• Written request:
Print exactly the part opening with the line containing "mouth_bar();" and closing with the line containing "imported = [obj", with both of those lines included.

• Information shown:

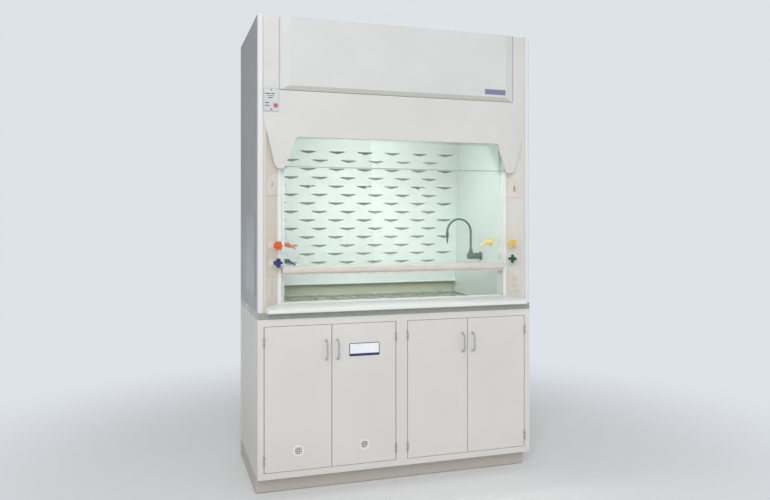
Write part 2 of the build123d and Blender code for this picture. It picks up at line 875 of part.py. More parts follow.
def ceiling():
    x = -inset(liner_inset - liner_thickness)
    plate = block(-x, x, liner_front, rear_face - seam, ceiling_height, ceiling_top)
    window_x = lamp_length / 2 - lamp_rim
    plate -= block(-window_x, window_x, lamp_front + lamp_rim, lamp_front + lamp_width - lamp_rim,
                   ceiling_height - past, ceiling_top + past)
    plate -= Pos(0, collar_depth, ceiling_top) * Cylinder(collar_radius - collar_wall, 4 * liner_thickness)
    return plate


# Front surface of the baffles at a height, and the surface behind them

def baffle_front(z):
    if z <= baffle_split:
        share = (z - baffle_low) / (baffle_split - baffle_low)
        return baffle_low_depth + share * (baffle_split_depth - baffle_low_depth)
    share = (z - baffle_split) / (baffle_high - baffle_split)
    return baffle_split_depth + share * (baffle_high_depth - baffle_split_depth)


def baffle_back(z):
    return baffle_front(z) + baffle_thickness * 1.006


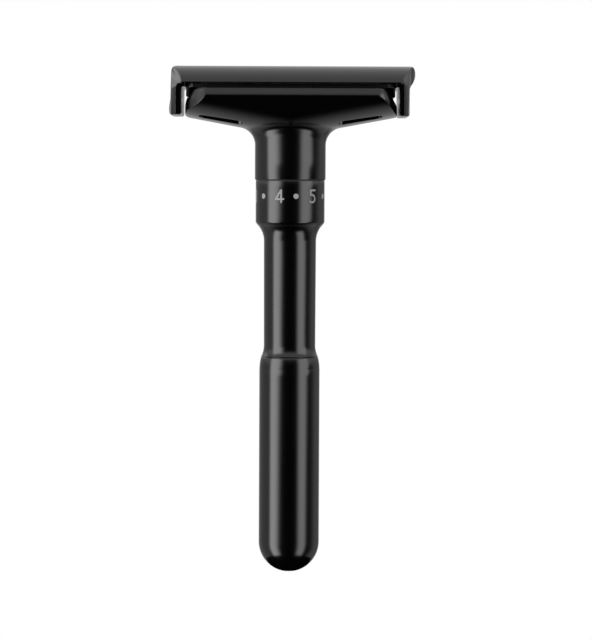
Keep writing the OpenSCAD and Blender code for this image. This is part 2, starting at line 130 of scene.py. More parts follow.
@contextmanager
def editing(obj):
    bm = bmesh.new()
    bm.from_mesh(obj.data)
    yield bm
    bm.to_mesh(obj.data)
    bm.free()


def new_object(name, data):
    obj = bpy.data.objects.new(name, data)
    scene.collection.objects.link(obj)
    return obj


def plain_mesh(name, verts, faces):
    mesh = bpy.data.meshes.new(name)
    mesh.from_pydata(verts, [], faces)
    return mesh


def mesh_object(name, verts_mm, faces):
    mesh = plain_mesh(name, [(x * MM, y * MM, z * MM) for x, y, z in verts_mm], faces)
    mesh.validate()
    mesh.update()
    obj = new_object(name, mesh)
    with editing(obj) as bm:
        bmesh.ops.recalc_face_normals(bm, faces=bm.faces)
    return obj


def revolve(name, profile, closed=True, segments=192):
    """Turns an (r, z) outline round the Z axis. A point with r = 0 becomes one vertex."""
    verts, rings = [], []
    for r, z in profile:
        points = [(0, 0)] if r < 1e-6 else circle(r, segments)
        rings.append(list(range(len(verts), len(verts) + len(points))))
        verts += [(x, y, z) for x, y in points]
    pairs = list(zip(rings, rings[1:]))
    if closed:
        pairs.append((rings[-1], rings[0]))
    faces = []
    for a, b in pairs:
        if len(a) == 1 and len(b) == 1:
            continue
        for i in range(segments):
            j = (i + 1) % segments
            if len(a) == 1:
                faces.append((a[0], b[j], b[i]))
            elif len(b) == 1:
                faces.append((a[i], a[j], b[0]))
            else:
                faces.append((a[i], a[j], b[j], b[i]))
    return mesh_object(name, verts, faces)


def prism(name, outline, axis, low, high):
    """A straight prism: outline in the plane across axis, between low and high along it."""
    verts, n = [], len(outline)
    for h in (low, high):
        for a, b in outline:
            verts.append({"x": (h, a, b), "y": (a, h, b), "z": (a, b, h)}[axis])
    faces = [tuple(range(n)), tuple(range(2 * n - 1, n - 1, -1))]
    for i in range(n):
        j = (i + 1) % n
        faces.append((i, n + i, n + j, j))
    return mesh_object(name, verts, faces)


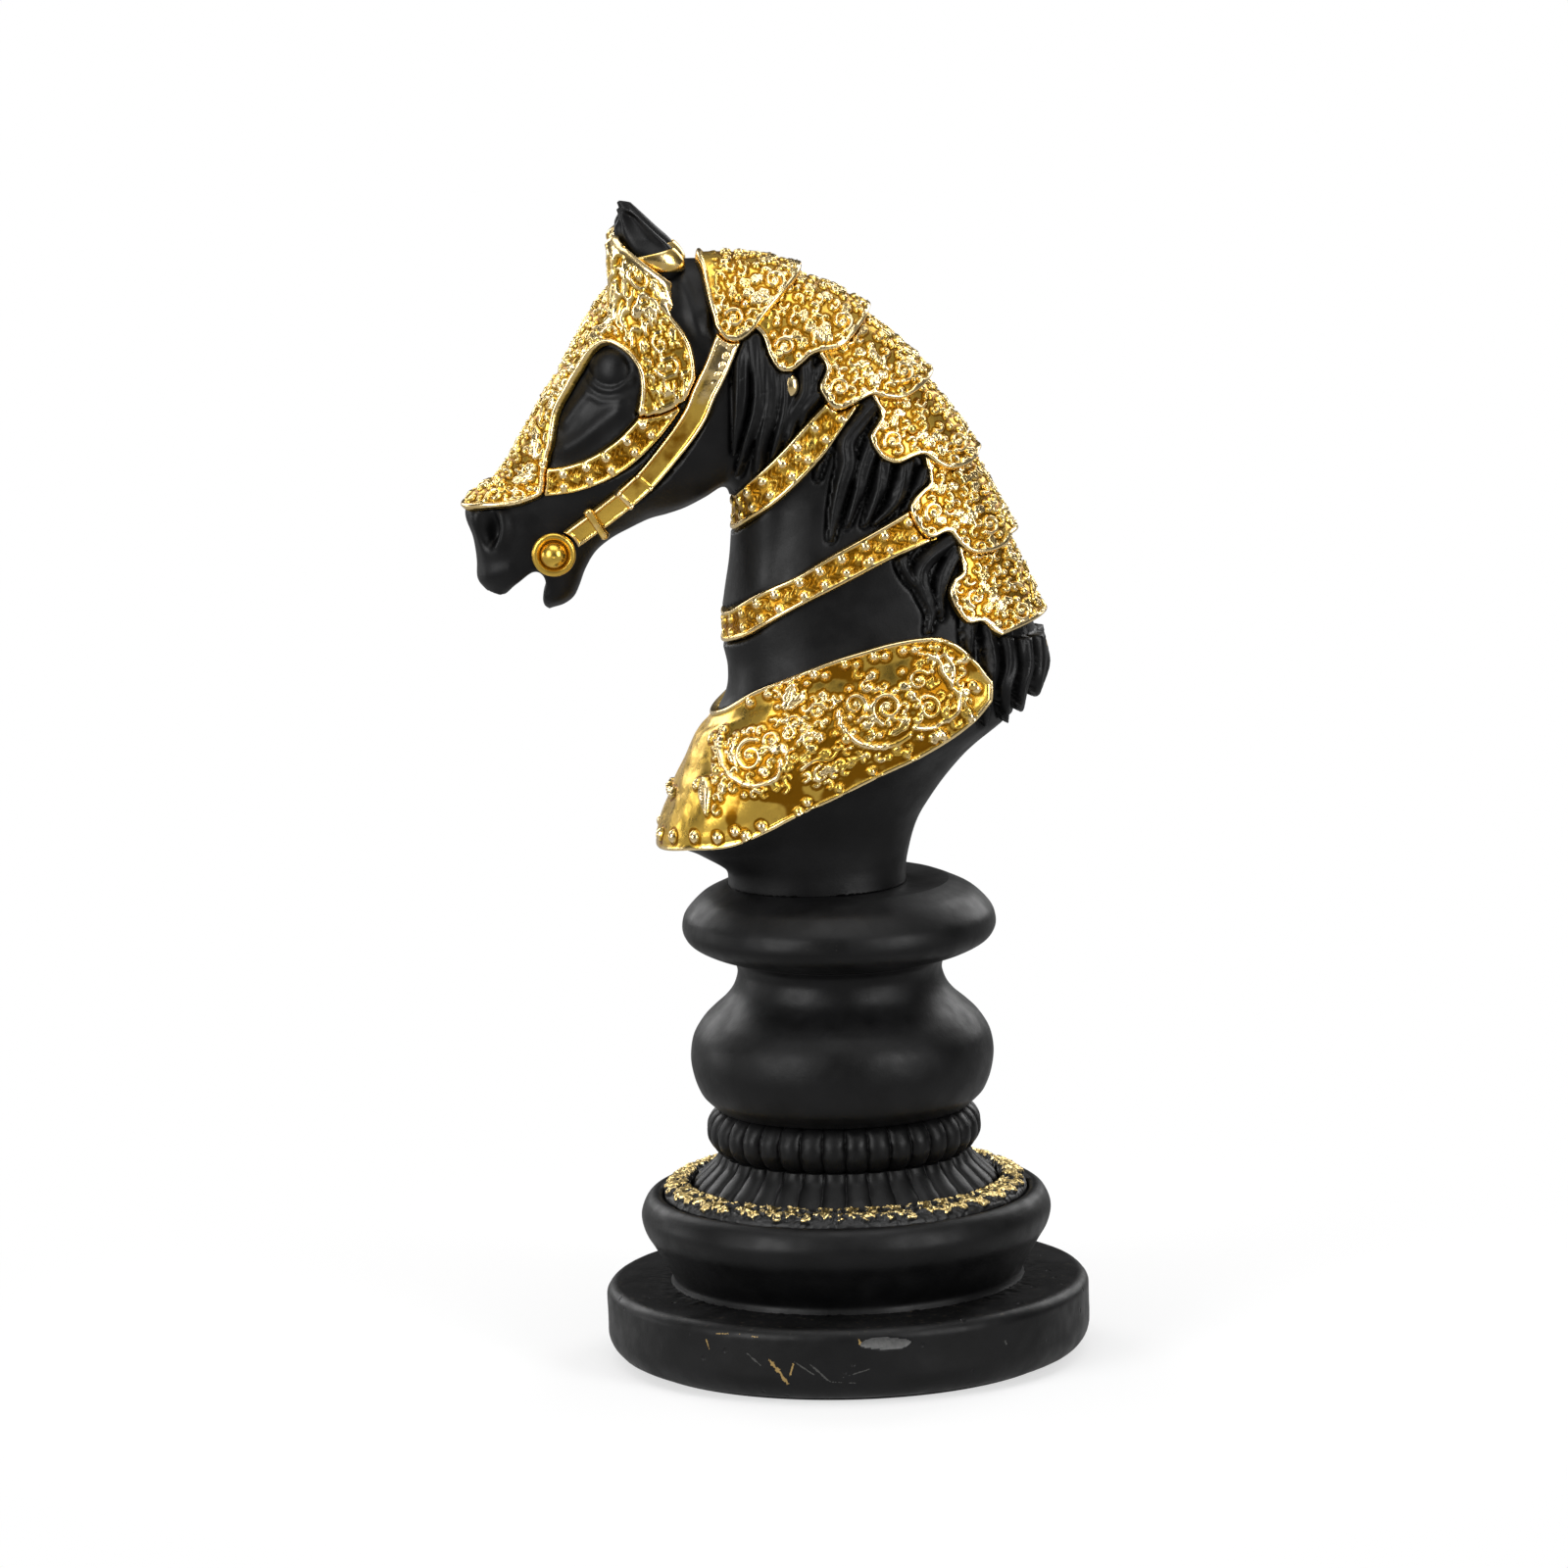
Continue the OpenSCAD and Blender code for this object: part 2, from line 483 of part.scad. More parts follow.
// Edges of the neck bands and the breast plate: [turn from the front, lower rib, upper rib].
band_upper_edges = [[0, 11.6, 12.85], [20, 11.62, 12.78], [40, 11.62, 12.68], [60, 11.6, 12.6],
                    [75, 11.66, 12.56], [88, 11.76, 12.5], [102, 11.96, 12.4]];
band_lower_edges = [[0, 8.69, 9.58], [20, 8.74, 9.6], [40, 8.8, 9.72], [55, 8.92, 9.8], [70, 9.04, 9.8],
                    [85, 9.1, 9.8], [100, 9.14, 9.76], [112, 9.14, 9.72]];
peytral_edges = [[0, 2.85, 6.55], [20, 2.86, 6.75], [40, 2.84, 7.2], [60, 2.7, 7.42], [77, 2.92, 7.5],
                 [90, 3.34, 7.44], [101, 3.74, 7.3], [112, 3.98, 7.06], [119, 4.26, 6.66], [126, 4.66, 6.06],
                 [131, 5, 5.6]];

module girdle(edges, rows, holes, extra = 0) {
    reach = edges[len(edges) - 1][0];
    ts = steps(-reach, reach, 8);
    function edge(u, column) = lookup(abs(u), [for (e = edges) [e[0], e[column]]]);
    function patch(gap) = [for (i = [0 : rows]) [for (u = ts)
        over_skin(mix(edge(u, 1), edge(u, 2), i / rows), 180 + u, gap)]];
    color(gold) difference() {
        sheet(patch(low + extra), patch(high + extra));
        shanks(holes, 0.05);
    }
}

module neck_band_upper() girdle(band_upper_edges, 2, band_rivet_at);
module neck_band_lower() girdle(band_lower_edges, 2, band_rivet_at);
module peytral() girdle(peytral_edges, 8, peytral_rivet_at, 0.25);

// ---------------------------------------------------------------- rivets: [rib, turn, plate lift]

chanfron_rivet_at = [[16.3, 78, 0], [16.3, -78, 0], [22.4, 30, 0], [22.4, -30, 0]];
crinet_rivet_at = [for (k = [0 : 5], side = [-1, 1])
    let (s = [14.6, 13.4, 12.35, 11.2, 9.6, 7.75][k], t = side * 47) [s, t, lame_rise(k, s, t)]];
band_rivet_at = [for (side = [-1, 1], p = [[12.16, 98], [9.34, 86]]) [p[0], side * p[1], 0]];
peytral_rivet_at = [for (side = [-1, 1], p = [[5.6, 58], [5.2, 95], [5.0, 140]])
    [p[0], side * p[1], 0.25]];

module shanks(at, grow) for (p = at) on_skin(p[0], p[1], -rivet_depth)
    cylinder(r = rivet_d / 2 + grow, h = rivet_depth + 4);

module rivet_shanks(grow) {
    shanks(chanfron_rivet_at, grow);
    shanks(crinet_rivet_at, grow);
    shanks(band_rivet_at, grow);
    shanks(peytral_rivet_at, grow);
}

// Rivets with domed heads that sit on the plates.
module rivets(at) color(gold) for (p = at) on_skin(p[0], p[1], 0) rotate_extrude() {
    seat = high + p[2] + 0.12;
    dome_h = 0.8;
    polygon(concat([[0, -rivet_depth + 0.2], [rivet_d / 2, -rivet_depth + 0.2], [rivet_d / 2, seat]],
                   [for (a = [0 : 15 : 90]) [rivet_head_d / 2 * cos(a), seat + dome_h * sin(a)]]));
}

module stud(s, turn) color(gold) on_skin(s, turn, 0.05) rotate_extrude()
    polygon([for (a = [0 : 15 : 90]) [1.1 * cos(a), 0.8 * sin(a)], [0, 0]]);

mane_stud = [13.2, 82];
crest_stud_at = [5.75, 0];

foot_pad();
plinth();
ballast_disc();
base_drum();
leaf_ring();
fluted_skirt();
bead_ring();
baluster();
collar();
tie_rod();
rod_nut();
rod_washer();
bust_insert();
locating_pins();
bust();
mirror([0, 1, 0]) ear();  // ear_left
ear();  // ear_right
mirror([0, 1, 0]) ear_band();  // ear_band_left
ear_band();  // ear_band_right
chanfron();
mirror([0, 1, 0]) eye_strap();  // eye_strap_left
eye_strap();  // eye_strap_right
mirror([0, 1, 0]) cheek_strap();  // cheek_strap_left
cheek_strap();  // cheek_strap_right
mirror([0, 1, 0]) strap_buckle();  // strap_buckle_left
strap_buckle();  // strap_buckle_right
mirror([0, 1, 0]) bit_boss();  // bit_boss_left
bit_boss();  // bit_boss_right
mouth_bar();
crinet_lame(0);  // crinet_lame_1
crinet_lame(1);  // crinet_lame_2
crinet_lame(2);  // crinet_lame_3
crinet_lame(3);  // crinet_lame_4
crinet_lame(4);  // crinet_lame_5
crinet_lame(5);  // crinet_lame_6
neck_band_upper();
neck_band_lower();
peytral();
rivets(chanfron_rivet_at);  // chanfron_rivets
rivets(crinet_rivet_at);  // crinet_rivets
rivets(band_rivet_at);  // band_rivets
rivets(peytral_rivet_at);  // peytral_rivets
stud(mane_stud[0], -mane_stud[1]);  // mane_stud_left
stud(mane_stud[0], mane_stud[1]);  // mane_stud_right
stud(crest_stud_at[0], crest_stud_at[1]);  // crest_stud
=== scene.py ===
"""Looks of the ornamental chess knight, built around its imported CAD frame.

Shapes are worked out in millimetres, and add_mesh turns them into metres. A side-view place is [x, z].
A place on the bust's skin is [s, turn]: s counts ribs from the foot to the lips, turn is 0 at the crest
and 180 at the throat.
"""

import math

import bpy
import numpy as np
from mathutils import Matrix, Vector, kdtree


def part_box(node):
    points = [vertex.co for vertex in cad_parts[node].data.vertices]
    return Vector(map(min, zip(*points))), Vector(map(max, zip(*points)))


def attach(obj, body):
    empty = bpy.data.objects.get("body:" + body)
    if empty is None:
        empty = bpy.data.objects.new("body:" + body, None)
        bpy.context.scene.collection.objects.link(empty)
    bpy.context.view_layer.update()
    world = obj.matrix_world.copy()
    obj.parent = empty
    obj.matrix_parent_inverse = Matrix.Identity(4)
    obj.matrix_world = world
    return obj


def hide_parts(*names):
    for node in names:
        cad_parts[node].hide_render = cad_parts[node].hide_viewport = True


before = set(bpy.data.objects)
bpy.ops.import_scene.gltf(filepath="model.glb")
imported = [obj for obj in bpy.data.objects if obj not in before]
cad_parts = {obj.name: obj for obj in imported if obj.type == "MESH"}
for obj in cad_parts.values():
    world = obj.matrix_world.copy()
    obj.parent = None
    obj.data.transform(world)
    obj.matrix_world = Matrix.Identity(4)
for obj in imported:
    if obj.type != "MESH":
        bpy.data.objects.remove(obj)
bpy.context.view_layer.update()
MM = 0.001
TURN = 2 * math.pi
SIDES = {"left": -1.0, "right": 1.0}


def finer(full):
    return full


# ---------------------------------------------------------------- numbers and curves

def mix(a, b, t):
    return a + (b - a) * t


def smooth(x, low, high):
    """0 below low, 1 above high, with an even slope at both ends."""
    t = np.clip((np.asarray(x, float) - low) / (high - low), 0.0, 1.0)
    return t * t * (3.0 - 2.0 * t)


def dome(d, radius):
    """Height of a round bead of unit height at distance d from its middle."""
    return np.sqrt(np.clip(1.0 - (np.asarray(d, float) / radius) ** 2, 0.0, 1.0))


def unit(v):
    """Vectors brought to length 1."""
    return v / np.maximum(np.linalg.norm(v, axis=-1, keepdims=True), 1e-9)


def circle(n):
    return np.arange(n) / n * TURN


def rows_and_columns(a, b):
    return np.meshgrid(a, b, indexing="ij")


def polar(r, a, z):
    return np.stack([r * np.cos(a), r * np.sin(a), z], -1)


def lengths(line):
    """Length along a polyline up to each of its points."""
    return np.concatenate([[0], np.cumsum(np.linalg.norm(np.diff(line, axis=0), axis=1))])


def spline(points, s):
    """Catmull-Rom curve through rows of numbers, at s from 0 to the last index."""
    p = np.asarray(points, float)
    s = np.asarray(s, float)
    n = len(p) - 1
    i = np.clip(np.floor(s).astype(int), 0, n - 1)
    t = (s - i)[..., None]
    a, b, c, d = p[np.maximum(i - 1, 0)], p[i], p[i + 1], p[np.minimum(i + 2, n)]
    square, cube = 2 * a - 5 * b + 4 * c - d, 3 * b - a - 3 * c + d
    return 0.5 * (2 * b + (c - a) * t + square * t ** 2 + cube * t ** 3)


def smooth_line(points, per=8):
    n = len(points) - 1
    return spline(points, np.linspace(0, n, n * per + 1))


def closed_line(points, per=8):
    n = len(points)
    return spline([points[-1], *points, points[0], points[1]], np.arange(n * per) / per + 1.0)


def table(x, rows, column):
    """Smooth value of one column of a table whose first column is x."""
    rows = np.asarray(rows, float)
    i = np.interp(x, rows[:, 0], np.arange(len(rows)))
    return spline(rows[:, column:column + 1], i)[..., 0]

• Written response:
mouth_bar();
crinet_lame(0);  // crinet_lame_1
crinet_lame(1);  // crinet_lame_2
crinet_lame(2);  // crinet_lame_3
crinet_lame(3);  // crinet_lame_4
crinet_lame(4);  // crinet_lame_5
crinet_lame(5);  // crinet_lame_6
neck_band_upper();
neck_band_lower();
peytral();
rivets(chanfron_rivet_at);  // chanfron_rivets
rivets(crinet_rivet_at);  // crinet_rivets
rivets(band_rivet_at);  // band_rivets
rivets(peytral_rivet_at);  // peytral_rivets
stud(mane_stud[0], -mane_stud[1]);  // mane_stud_left
stud(mane_stud[0], mane_stud[1]);  // mane_stud_right
stud(crest_stud_at[0], crest_stud_at[1]);  // crest_stud
=== scene.py ===
"""Looks of the ornamental chess knight, built around its imported CAD frame.

Shapes are worked out in millimetres, and add_mesh turns them into metres. A side-view place is [x, z].
A place on the bust's skin is [s, turn]: s counts ribs from the foot to the lips, turn is 0 at the crest
and 180 at the throat.
"""

import math

import bpy
import numpy as np
from mathutils import Matrix, Vector, kdtree


def part_box(node):
    points = [vertex.co for vertex in cad_parts[node].data.vertices]
    return Vector(map(min, zip(*points))), Vector(map(max, zip(*points)))


def attach(obj, body):
    empty = bpy.data.objects.get("body:" + body)
    if empty is None:
        empty = bpy.data.objects.new("body:" + body, None)
        bpy.context.scene.collection.objects.link(empty)
    bpy.context.view_layer.update()
    world = obj.matrix_world.copy()
    obj.parent = empty
    obj.matrix_parent_inverse = Matrix.Identity(4)
    obj.matrix_world = world
    return obj


def hide_parts(*names):
    for node in names:
        cad_parts[node].hide_render = cad_parts[node].hide_viewport = True


before = set(bpy.data.objects)
bpy.ops.import_scene.gltf(filepath="model.glb")
imported = [obj for obj in bpy.data.objects if obj not in before]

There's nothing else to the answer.